Das Landesamt für Umwelt und Verbraucherschutz NRW hatte zuvor in einer eigenen, gröberen Potenzialanalyse rund 245 Hektar Fläche, also 2,45 Quadratkilometer, für Windkraftanlagen im Kreis Unna ermittelt.
Wie wird künftig Wohnbebauung geschützt?
Es muss ein Abstand von mindestens 440 Metern zwischen Wohnbebauung und Windkraftanlagen eingehalten werden. Diese Größe ergibt sich daraus, dass die Distanz prinzipiell mindestens das Zweifache der Anlagenhöhe betragen muss.
Die Planer haben eine Anlagenhöhe von 220 Metern zugrunde gelegt. Dieser Windradtyp werde aktuell am häufigsten genehmigt. Der Kreis Unna habe im Ruhrgebiet zwar relativ viel Potenzialfläche für Windenergie. So gebe es im dicht besiedelten mittleren Ruhrgebiet so gut wie keine Vorrangzonen; im Münsterland oder Paderborner Land aber gebe es deutlich mehr Flächen.
Allerdings habe sich der RVR lediglich Flächen mit einer Mindestgröße von rund 10 Hektar angesehen und eingestuft. Den Kommunen sei es zudem unbenommen, in ihre Flächennutzungspläne weitere Gebiete für Windkraftanlagen einzuzeichnen.
Sind die Festlegungen bereits geltendes Recht?
Nachdem sich der Planungsausschuss des RVR am 13. November mit den Beschleunigungszonen befassen wollte, wird die RVR-Verbandsversammlung am 13. Dezember – mit oder ohne Änderungen – beschließen.

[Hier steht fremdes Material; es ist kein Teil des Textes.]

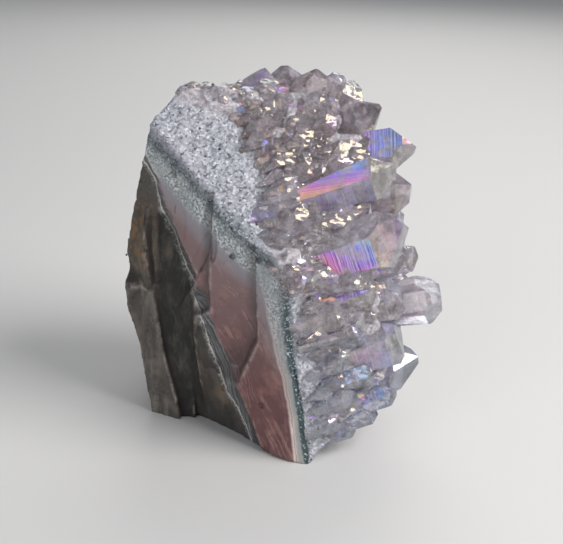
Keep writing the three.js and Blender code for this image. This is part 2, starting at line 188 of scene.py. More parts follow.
# Tip, axis, radius, length, roll and darkness; then for each face with a rainbow film, under its number:
# where along the crystal the film starts and ends, how much it slants and how strong it is.
# A strong film on a listed face is partly a real coating and partly painted reflection of light caught by
# that face.
LARGE = [
    ((9.3, 4, 100.6), (0.35, -0.1, 0.93), 6.5, 24, 0.2, 0.3, {}),
    ((-9, 10, 100.6), (0.0, 0.2, 0.97), 7, 24, 0.5, 0.85, {}),
    ((19, 5, 97.6), (0.45, 0.1, 0.88), 5.6, 24, 0.1, 0.5, {}),
    ((26, -3.5, 92), (0.8, -0.15, 0.58), 7.5, 26, 0.4, 1.0, {}),
    (
        (36, -8, 81.3), (0.98, -0.08, 0.1), 6.5, 34, 0.3, 0.2,
        {2: (0, 40, 0.2, 0.85), 12: (-8, 8, 0.5, 0.7), 3: (8, 40, 0.3, 0.4)},
    ),
    ((31, -15.5, 78), (0.92, 0.0, 0.36), 8, 36, 0.35, 0.3, {2: (-2, 40, -4.0, 1.0), 3: (-4, 60, 0.2, 0.4)}),
    (
        (36, -13, 71), (0.98, 0, 0.1), 6.8, 34, 0.1, 0.95,
        {2: (4, 60, 0, 0.25), 12: (-9, 12, 0, 0.12), 13: (-9, 12, 0, 0.12), 11: (-9, 12, 0, 0.12)},
    ),
    (
        (34.5, -21.5, 63), (0.92, 0.0, 0.35), 9, 38, 0.0, 0.65,
        {3: (6, 33, -1.2, 1.0), 12: (-9, 12, 0, 0.12), 13: (-6, 12, 0, 0.3)},
    ),
    ((34, -20, 56.5), (0.92, 0.0, 0.35), 6, 34, 0.0, 0.4, {3: (-2, 36, -0.8, 0.9)}),
    ((38.5, -8, 53), (0.85, 0.1, 0.5), 4, 30, 0.3, 0.5, {}),
    ((47.3, -17, 43), (0.95, -0.2, 0.3), 7.6, 36, 0.75, 0.2, {2: (-20, 30, 0.5, 0.12)}),
    ((35, -24, 44), (0.93, -0.1, 0.33), 5, 26, 0.1, 0.1, {}),
    ((36, -23.5, 34.5), (0.92, 0.1, 0.35), 8.5, 32, 0.1, 0.2, {3: (2, 24, 0.5, 0.4)}),
    ((40, -17, 24), (0.95, 0.0, 0.28), 8, 32, 0.45, 0.6, {}),
    ((33, -26, 18), (0.9, 0.1, 0.42), 4.2, 24, 0.1, 0.0, {2: (-3, 80, 0, 0.9)}),
    ((28, -27.5, 12.5), (0.9, 0.1, 0.42), 3.4, 24, 0.0, 0.1, {2: (-4, 60, 0, 0.8)}),
    ((22, -29, 8), (0.9, 0.1, 0.42), 3, 20, 0.2, 0.1, {2: (-4, 60, 0, 0.5)}),
    ((14.5, 8, 99.4), (0.3, 0.1, 0.92), 5, 22, 0.3, 0.6, {}),
    ((0.5, 12, 100.8), (0.1, 0.1, 0.95), 5, 22, 0.1, 0.4, {}),
    ((26, -28.5, 49), (0.92, 0.0, 0.4), 4.6, 22, 0.3, 0.3, {2: (-4, 26, -1.0, 0.8)}),
    ((18, -31, 43.5), (0.9, 0.05, 0.4), 3.8, 18, 0.0, 0.2, {}),
    ((24, -29.5, 37.5), (0.92, 0.1, 0.3), 4.4, 20, 0.5, 0.45, {}),
    ((20, -31.5, 31), (0.9, 0.0, 0.45), 3.8, 18, 0.2, 0.1, {}),
    ((27, -30, 26), (0.93, 0.1, 0.3), 4.2, 20, 0.4, 0.2, {2: (-2, 70, 0, 0.5)}),
    ((21, -32, 20), (0.9, 0.05, 0.42), 3.6, 18, 0.1, 0.05, {}),
    ((17, -33.5, 12.5), (0.9, 0.1, 0.4), 3, 16, 0.3, 0.0, {}),
]
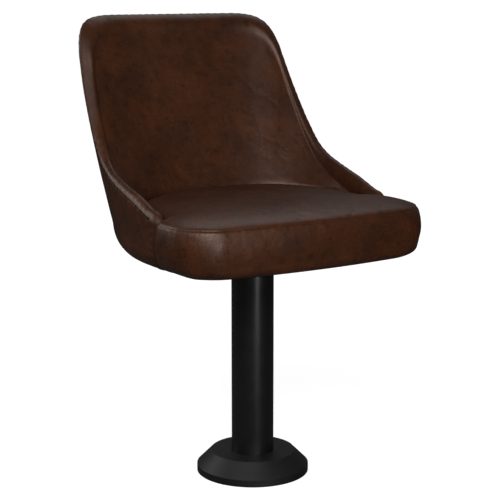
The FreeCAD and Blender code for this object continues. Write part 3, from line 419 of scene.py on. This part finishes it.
def field(places, size, seed):
    """Smooth noise from -1 to 1 at each place, of about that size in millimetres."""
    shift = Vector((seed * 17.3, seed * 5.1, seed * 9.7))
    return np.array([noise.fractal(Vector(p) / size + shift, 1.0, 2.0, 2) for p in places])


def ridged(places, size, seed, stretch):
    """Sharp creases: near 1 on thin lines and 0 between them."""
    scale = np.array(stretch) / size
    shift = Vector((seed * 7.7, seed * 3.3, seed * 11.9))
    values = np.array([noise.noise(Vector(p * scale) + shift) for p in places])
    return np.clip(1 - np.abs(values) * CREASE_SHARPNESS, 0, 1) ** 2


def padding(places, swells):
    return sum(field(places, size, seed) * height for size, seed, height in swells)


def creases(places, sets):
    return sum(ridged(places, size, seed, stretch) * depth for size, seed, stretch, depth in sets)


def drawn_in(distance, draws):
    """How far a seam pulls the cover in at a distance from it."""
    return -sum(depth * bell(distance, width) for depth, width in draws)


def puckers(places, distance, along, pitch, sway, size, seed, depth, reach, strength=1.0):
    """Small waves along a seam that die away from it."""
    wave = np.sin(along / pitch * 2 * math.pi + sway * field(places, size, seed))
    return wave * strength * depth * bell(distance, reach)


# Back covers

sections = [Section(a) for a in even_angles(PLAN_LEVEL, COLUMN_STEP)]
seam_section = {side: Section(side * math.pi / 2, SEAM_RIM) for side in (-1, 1)}

inside_columns = [column(s, s.inside_line()) for s in sections]
inside_columns.insert(0, flank(seam_section[-1].inside_line(), -1, NOSE_SEAM))
inside_columns.append(flank(seam_section[1].inside_line(), 1, NOSE_SEAM))
inside_points = np.concatenate(inside_columns)
inside_faces = grid_faces(len(inside_columns), len(inside_columns[0]), flip=True)
rim_points = np.array([points[len(INSIDE_FOLD)] for points in inside_columns])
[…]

Im Januar 2025 beginnt ein Beteiligungsverfahren, bei dem Bürgerinnen und Bürger, die Kommunen, weitere Behörden und Verbände Stellungnahmen abgeben können. Die Ergebnisse müssen die Regionalplaner um Markus Gerber anschließend auswerten und bei Stichhaltigkeit ihre Pläne abändern.